### Recorded data

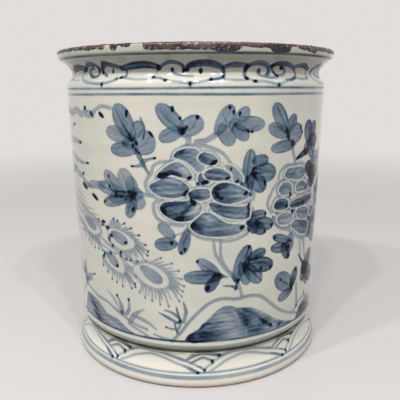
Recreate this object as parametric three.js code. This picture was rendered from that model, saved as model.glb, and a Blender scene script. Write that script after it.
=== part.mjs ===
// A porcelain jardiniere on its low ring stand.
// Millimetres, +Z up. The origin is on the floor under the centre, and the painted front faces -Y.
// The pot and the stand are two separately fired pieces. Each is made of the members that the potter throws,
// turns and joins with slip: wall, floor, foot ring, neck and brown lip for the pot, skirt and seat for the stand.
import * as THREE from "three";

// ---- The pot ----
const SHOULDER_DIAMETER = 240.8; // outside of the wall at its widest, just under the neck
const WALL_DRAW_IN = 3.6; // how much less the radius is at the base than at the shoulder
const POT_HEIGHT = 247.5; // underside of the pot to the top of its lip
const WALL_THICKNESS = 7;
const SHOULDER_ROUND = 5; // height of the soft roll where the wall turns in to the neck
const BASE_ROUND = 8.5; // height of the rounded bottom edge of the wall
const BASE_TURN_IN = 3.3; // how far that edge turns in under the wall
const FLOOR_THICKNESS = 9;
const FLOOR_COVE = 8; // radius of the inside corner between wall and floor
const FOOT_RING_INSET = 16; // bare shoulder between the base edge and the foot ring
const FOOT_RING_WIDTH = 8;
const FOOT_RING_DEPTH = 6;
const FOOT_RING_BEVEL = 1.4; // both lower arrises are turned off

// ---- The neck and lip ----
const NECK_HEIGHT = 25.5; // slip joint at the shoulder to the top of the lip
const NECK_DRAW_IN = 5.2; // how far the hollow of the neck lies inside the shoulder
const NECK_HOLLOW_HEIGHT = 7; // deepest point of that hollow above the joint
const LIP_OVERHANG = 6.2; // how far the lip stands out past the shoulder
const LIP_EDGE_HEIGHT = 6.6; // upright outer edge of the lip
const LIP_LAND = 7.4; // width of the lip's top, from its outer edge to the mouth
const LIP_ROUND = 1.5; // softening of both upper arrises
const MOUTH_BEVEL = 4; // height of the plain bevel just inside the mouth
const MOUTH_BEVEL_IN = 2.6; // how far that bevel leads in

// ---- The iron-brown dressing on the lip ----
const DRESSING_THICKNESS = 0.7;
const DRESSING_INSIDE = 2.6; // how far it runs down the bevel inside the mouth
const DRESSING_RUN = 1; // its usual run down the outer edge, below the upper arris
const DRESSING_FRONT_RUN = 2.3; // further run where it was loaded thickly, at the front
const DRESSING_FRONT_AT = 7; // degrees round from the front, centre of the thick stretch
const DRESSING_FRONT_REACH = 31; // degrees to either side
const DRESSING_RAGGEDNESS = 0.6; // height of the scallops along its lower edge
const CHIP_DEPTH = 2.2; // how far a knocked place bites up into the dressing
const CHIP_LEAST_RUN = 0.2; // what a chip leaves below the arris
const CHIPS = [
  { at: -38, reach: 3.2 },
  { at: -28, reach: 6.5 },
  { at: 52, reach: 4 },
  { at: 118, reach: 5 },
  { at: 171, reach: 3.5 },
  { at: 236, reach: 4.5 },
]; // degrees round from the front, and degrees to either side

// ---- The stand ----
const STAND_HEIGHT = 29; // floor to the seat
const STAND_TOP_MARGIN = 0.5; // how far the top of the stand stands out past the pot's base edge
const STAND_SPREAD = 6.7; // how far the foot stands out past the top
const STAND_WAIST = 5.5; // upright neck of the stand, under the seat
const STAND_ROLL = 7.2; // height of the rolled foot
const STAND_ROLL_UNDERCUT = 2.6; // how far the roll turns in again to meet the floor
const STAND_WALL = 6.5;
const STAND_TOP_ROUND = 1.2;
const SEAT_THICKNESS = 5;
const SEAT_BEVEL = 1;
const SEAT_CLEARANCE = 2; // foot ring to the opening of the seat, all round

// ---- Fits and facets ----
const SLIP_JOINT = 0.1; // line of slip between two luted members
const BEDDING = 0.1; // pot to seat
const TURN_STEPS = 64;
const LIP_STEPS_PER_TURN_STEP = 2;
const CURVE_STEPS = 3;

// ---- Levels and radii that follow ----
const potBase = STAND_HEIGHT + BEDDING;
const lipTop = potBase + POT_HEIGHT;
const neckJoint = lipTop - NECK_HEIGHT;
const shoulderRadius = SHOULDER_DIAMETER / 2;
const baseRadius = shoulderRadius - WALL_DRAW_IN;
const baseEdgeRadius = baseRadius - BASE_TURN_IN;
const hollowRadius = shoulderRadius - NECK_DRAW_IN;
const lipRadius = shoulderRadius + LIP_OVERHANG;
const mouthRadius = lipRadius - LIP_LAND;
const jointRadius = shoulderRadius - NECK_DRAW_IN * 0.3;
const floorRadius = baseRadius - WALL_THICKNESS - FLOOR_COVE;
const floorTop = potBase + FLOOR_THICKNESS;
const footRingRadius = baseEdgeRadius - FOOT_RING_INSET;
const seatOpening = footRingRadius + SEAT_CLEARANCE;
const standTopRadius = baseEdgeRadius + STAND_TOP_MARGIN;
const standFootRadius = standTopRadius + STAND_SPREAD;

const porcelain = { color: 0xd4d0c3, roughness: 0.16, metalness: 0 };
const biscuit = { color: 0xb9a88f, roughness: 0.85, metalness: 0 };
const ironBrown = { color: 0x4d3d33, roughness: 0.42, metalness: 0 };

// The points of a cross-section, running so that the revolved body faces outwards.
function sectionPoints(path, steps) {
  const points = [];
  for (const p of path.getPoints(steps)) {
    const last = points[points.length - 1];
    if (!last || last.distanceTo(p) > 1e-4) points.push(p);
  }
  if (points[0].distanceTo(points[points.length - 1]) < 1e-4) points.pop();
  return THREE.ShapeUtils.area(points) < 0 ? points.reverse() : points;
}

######

Written request:
Word for word, write out the data.

Response to the task:
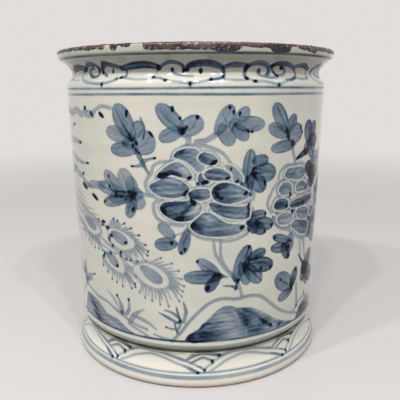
Recreate this object as parametric three.js code. This picture was rendered from that model, saved as model.glb, and a Blender scene script. Write that script after it.
=== part.mjs ===
// A porcelain jardiniere on its low ring stand.
// Millimetres, +Z up. The origin is on the floor under the centre, and the painted front faces -Y.
// The pot and the stand are two separately fired pieces. Each is made of the members that the potter throws,
// turns and joins with slip: wall, floor, foot ring, neck and brown lip for the pot, skirt and seat for the stand.
import * as THREE from "three";

// ---- The pot ----
const SHOULDER_DIAMETER = 240.8; // outside of the wall at its widest, just under the neck
const WALL_DRAW_IN = 3.6; // how much less the radius is at the base than at the shoulder
const POT_HEIGHT = 247.5; // underside of the pot to the top of its lip
const WALL_THICKNESS = 7;
const SHOULDER_ROUND = 5; // height of the soft roll where the wall turns in to the neck
const BASE_ROUND = 8.5; // height of the rounded bottom edge of the wall
const BASE_TURN_IN = 3.3; // how far that edge turns in under the wall
const FLOOR_THICKNESS = 9;
const FLOOR_COVE = 8; // radius of the inside corner between wall and floor
const FOOT_RING_INSET = 16; // bare shoulder between the base edge and the foot ring
const FOOT_RING_WIDTH = 8;
const FOOT_RING_DEPTH = 6;
const FOOT_RING_BEVEL = 1.4; // both lower arrises are turned off

// ---- The neck and lip ----
const NECK_HEIGHT = 25.5; // slip joint at the shoulder to the top of the lip
const NECK_DRAW_IN = 5.2; // how far the hollow of the neck lies inside the shoulder
const NECK_HOLLOW_HEIGHT = 7; // deepest point of that hollow above the joint
const LIP_OVERHANG = 6.2; // how far the lip stands out past the shoulder
const LIP_EDGE_HEIGHT = 6.6; // upright outer edge of the lip
const LIP_LAND = 7.4; // width of the lip's top, from its outer edge to the mouth
const LIP_ROUND = 1.5; // softening of both upper arrises
const MOUTH_BEVEL = 4; // height of the plain bevel just inside the mouth
const MOUTH_BEVEL_IN = 2.6; // how far that bevel leads in

// ---- The iron-brown dressing on the lip ----
const DRESSING_THICKNESS = 0.7;
const DRESSING_INSIDE = 2.6; // how far it runs down the bevel inside the mouth
const DRESSING_RUN = 1; // its usual run down the outer edge, below the upper arris
const DRESSING_FRONT_RUN = 2.3; // further run where it was loaded thickly, at the front
const DRESSING_FRONT_AT = 7; // degrees round from the front, centre of the thick stretch
const DRESSING_FRONT_REACH = 31; // degrees to either side
const DRESSING_RAGGEDNESS = 0.6; // height of the scallops along its lower edge
const CHIP_DEPTH = 2.2; // how far a knocked place bites up into the dressing
const CHIP_LEAST_RUN = 0.2; // what a chip leaves below the arris
const CHIPS = [
  { at: -38, reach: 3.2 },
  { at: -28, reach: 6.5 },
  { at: 52, reach: 4 },
  { at: 118, reach: 5 },
  { at: 171, reach: 3.5 },
  { at: 236, reach: 4.5 },
]; // degrees round from the front, and degrees to either side

// ---- The stand ----
const STAND_HEIGHT = 29; // floor to the seat
const STAND_TOP_MARGIN = 0.5; // how far the top of the stand stands out past the pot's base edge
const STAND_SPREAD = 6.7; // how far the foot stands out past the top
const STAND_WAIST = 5.5; // upright neck of the stand, under the seat
const STAND_ROLL = 7.2; // height of the rolled foot
const STAND_ROLL_UNDERCUT = 2.6; // how far the roll turns in again to meet the floor
const STAND_WALL = 6.5;
const STAND_TOP_ROUND = 1.2;
const SEAT_THICKNESS = 5;
const SEAT_BEVEL = 1;
const SEAT_CLEARANCE = 2; // foot ring to the opening of the seat, all round

// ---- Fits and facets ----
const SLIP_JOINT = 0.1; // line of slip between two luted members
const BEDDING = 0.1; // pot to seat
const TURN_STEPS = 64;
const LIP_STEPS_PER_TURN_STEP = 2;
const CURVE_STEPS = 3;

// ---- Levels and radii that follow ----
const potBase = STAND_HEIGHT + BEDDING;
const lipTop = potBase + POT_HEIGHT;
const neckJoint = lipTop - NECK_HEIGHT;
const shoulderRadius = SHOULDER_DIAMETER / 2;
const baseRadius = shoulderRadius - WALL_DRAW_IN;
const baseEdgeRadius = baseRadius - BASE_TURN_IN;
const hollowRadius = shoulderRadius - NECK_DRAW_IN;
const lipRadius = shoulderRadius + LIP_OVERHANG;
const mouthRadius = lipRadius - LIP_LAND;
const jointRadius = shoulderRadius - NECK_DRAW_IN * 0.3;
const floorRadius = baseRadius - WALL_THICKNESS - FLOOR_COVE;
const floorTop = potBase + FLOOR_THICKNESS;
const footRingRadius = baseEdgeRadius - FOOT_RING_INSET;
const seatOpening = footRingRadius + SEAT_CLEARANCE;
const standTopRadius = baseEdgeRadius + STAND_TOP_MARGIN;
const standFootRadius = standTopRadius + STAND_SPREAD;

const porcelain = { color: 0xd4d0c3, roughness: 0.16, metalness: 0 };
const biscuit = { color: 0xb9a88f, roughness: 0.85, metalness: 0 };
const ironBrown = { color: 0x4d3d33, roughness: 0.42, metalness: 0 };

// The points of a cross-section, running so that the revolved body faces outwards.
function sectionPoints(path, steps) {
  const points = [];
  for (const p of path.getPoints(steps)) {
    const last = points[points.length - 1];
    if (!last || last.distanceTo(p) > 1e-4) points.push(p);
  }
  if (points[0].distanceTo(points[points.length - 1]) < 1e-4) points.pop();
  return THREE.ShapeUtils.area(points) < 0 ? points.reverse() : points;
}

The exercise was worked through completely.